If banks faced the real possibility of being allowed to fail, I am sure that they would quickly come to an arrangement with their creditors (the mysterious 'money markets'), which boils down to replacing some of their the short term liabilities (money they have borrowed from the money markets, aka wholesale lending, aka bonds, aka mortgage-backed-securities) with permanent liabilities, i.e. share capital. Any sensible bondholder will always prefer to take control of the bank as a going concern, and hope to salvage something from future profits rather than force a bank into liquidation, which would merely serve to crystallise their losses with no hope of future recovery. Which is basically your second choice, "Debt-for-equity-swaps"**.

I suppose, once banks are properly recapitalised, there wouldn't be too much harm in The State taking a stake, or even nationalising them (3rd and 4th place) but once banks had done their debt-for-equity-swaps there wouldn't be any need for this.

I hope that the five people who voted for "Nationalise them and then allow them to fail" were joking***.

Finally, what is really noteworthy is that only two people voted for "Cut base rates (aka 'pushing a piece of string')", despite all the propaganda saying that rates should be cut, thanks for that!

* With hindsight, I should have included "Government guarantees for all deposits" and "Allowing banks to fudge their balance sheets" as well.

** Debt-for-equity-swaps work best if coupled with a sensible provision against bad and doubtful debts, which would be no more than 5% of mortgage advances for most UK lenders. Perhaps I should have made that clearer.

*** The gummint has nationalised Northern Rock and Bradford & Bingley and is now merrily allowing them to fail. Which is not funny.

7 comments:

Anonymous said...

I nominate Hbos and RBS as the failers, the others can fight (like citi and wells fargo are doing in the USA) over the assets.

*the lloyds Hbos deal looks to me like just a piece of political maneuvering. in Safe harbour but the boat still has a 200 billion hit in its hull.

Unknown said...

I don't know where the BBC finds them all.

The Today programme has just subjected us to a steady diet of different people all of whom are demanding an immediate rate cut. No doubt they claim they are being impartial because there is a range of views of how much interest rates should be cut, up to and including one idiot who was demanding 300 basis points - 3% !

So let's get this straight.

We have a banking problem caused by interest rates that are too low. In these circumstances banks have to (and are encouraged to) make lots of loans in order to keep up their profits - in effect it is "sell them cheap so pile them high".

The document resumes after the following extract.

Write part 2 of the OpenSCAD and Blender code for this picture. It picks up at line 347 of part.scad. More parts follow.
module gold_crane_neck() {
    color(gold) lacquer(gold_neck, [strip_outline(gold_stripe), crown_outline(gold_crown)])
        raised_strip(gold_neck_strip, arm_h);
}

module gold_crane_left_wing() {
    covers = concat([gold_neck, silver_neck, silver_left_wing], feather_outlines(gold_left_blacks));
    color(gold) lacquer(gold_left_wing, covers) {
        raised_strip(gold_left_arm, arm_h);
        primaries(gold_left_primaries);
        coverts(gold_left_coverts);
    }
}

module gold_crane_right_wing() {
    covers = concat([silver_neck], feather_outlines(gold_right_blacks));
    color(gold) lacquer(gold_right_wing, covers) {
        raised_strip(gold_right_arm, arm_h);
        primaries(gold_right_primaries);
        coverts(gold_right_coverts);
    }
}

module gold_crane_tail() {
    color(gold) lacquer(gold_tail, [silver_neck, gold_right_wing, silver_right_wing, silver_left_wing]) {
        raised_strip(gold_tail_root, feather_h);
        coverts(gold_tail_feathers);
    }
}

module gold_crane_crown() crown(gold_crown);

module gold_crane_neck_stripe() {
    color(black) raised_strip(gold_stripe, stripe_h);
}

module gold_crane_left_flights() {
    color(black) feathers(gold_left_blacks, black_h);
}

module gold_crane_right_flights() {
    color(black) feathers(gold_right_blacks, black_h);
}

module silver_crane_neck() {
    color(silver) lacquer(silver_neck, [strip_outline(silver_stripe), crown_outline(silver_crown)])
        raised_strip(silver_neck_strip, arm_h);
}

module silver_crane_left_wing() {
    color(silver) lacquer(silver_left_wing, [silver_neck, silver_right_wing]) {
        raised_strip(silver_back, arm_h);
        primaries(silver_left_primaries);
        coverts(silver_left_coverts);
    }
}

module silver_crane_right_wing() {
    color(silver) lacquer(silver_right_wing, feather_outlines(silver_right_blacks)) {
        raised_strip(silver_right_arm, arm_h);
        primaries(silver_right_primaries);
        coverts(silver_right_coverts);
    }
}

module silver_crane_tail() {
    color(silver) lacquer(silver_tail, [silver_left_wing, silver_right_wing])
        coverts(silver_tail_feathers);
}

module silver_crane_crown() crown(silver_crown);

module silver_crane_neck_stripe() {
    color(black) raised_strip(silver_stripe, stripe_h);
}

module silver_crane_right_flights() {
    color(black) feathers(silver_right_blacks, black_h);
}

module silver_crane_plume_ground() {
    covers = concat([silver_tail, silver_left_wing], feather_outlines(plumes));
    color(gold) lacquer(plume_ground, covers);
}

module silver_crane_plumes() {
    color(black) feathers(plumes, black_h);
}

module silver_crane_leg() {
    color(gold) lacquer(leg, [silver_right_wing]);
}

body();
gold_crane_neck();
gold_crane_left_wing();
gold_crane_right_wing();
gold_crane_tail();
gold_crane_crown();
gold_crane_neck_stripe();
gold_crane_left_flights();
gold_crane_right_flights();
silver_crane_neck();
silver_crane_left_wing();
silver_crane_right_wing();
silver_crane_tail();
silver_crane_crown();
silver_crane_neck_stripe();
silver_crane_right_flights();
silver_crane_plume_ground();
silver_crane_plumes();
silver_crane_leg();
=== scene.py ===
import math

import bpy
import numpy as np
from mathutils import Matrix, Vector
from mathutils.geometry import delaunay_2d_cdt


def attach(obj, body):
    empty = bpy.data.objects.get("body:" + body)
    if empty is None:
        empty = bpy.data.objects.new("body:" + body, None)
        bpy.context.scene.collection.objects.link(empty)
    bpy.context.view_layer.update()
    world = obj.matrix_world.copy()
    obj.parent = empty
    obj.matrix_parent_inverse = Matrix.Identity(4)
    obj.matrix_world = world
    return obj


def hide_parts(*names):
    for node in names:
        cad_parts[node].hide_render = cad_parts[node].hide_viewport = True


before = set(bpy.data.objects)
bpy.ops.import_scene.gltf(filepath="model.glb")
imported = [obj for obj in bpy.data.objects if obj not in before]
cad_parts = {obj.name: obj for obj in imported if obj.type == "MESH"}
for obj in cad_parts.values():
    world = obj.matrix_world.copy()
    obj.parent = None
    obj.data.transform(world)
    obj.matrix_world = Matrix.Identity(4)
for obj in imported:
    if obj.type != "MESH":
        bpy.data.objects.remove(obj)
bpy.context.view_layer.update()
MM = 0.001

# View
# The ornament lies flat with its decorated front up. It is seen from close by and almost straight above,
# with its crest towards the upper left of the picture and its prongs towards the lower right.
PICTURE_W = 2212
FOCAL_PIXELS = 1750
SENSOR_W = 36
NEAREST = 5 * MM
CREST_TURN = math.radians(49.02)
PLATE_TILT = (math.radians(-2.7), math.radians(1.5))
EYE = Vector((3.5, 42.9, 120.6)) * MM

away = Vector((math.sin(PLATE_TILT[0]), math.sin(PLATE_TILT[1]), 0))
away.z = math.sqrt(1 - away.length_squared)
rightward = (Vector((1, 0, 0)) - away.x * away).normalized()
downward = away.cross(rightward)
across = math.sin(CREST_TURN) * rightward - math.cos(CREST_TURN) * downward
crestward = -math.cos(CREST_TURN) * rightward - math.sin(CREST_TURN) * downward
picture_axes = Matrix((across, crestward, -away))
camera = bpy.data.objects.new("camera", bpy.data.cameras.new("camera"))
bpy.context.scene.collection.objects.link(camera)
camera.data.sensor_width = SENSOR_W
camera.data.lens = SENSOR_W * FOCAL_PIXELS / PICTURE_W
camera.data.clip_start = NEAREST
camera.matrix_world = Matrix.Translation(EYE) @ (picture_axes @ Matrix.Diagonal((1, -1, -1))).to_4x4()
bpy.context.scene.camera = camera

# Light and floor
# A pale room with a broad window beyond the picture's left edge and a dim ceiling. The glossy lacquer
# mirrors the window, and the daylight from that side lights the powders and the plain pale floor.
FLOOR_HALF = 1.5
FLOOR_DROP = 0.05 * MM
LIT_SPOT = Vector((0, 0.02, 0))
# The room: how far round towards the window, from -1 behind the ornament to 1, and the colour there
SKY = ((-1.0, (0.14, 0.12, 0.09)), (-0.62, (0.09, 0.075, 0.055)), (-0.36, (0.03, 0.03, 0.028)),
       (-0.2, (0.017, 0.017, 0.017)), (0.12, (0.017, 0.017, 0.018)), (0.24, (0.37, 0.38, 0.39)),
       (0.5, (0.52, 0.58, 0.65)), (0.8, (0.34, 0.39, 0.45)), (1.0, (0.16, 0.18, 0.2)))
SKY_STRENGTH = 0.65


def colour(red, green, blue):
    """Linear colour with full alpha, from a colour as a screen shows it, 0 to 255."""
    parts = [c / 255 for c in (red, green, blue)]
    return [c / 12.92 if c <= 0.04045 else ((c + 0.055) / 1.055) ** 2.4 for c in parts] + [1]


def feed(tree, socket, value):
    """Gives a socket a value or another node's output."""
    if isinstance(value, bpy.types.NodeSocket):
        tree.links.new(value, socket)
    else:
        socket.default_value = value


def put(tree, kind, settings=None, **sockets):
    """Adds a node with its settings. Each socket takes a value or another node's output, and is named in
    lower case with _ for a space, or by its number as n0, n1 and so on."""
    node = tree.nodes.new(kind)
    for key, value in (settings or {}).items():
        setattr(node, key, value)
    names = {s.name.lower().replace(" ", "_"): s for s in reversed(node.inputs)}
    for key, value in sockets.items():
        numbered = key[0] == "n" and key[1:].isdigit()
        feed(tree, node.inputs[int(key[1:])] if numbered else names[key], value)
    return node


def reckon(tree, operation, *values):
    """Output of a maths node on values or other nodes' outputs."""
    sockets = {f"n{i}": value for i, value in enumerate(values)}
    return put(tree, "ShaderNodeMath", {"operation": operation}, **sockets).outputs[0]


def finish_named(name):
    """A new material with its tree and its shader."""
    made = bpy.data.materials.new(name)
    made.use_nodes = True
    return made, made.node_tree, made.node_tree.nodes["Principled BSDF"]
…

This creates a real estate asset bubble which combined with the dodgy loans means that their "assets" don't look too secure thereby undermining their capital reserve ratios.

So the banks need to rein back and rebuild their asset base.

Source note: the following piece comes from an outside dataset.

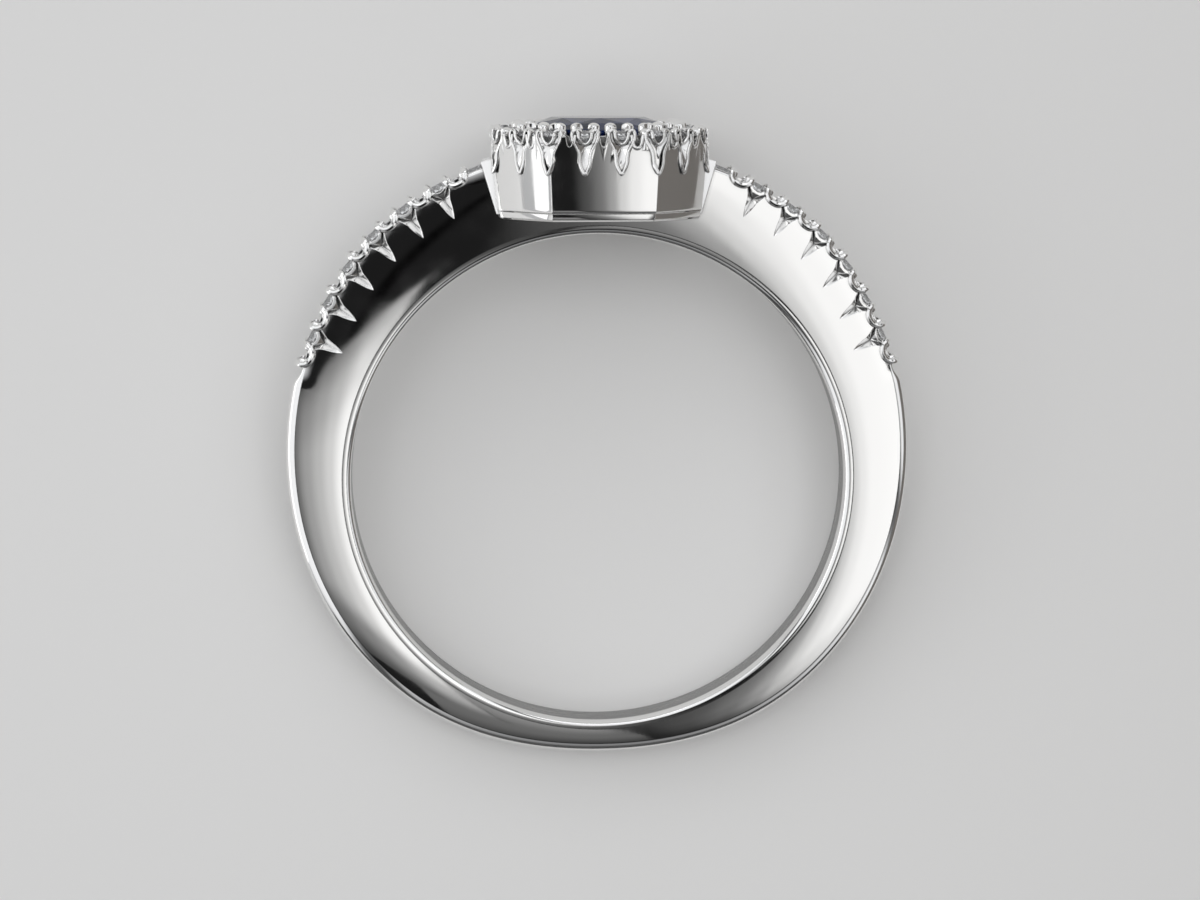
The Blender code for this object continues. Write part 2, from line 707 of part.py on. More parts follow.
def rest_tilt(points, middle):
    """How far to tip the ring about X so that it lies on the two edges that carry it.

    Seen along X, the carrying edges are the corners of the lower outline either side of the middle.
    """
    outline = []
    for y, z in sorted({(round(p.y, 7), round(p.z, 7)) for p in points}):
        while len(outline) > 1:
            (ay, az), (by, bz) = outline[-2:]
            if (by - ay) * (z - az) - (bz - az) * (y - ay) > 0:
                break
            outline.pop()
        outline.append((y, z))
    for (ay, az), (by, bz) in zip(outline, outline[1:]):
        if ay <= middle <= by:
            return -math.atan2(bz - az, by - ay)
    return 0.0


def lay_down(objects, empty):
    """Tips and lowers the empty that carries the ring, and centres the ring over the origin."""
    points = [obj.matrix_world @ vert.co for obj in objects for vert in obj.data.vertices]
    middle = 0.5 * (max(p.y for p in points) + min(p.y for p in points))
    turn = Matrix.Rotation(rest_tilt(points, middle), 4, "X")
    turned = [turn @ p for p in points]
    spans = [(min(p[axis] for p in turned), max(p[axis] for p in turned)) for axis in range(3)]
    shift = Vector((-sum(spans[0]) / 2, -sum(spans[1]) / 2, -spans[2][0]))
    for obj in objects:
        obj.parent = empty
    empty.matrix_world = Matrix.Translation(shift) @ turn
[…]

They need higher interest rates - and LIBOR, the Inter-Bank interest rate, is much higher.

And so the BBC has a steady stream of people being interviewed all calling for lower rates.

Japan had interest rates at ZERO PER CENT and they were in recession for OVER A DECADE.

In other words, it didn't help.

And at the same time we have the example of Iceland, whose currency fell by 30% in a single day yesterday, to show exactly how dangerous it is if investors lose confidence in your currency.

And the BBC are interviewing people advocating a panic slashing of interest rates by 3%.

So why am I paying a license fee for these bozos to spread this garbage over the airwaves?

Mark Wadsworth said...

PB, WG, I have totted up worst-case losses from house price/credit bubbles bursting, banks might have to write down their mortgage advances by 5%, absolute tops. Big deal.

WG, the house price and credit bubbles are two sides of the same coin. Sounds like a job for Land-Value-Tax-Man!

Anonymous said...

Yes Mark, but that only deals with the here and now, going forward their is way too much capacity in the marketplace to sustain all these banks, and if the taxpayer or state is a shareholder in all off them that is going to make it hard to downsize?

Anonymous said...

Im with Mark on LVT, in a supposed capitalist economy we seem to tax labour instead of capital which is immoral if you think about it, even with setting aside the economic benefits of LVT directly dealing with the land asset bubbles we seem to attract.

Mark Wadsworth said...

PB, The People voted for nationalisation/public stake as options 3 and 4. I personally did not actually recommend either course of action.

Thanks for comment on LVT, but never forget; LVT is not a tax on capital!. I am a capitalist! LVT is more akin to a user charge - you pay for the value of local amenities that are enjoyed by owners/occupiers of each plot of land, remembering always that land value = planning permission x local amenities + scarcity value.

Anonymous said...

sorry im getting it mixed up with capital asset (productive land).

Ill try to keep up in future sir. Ill turn sky news off when posting to engage brain.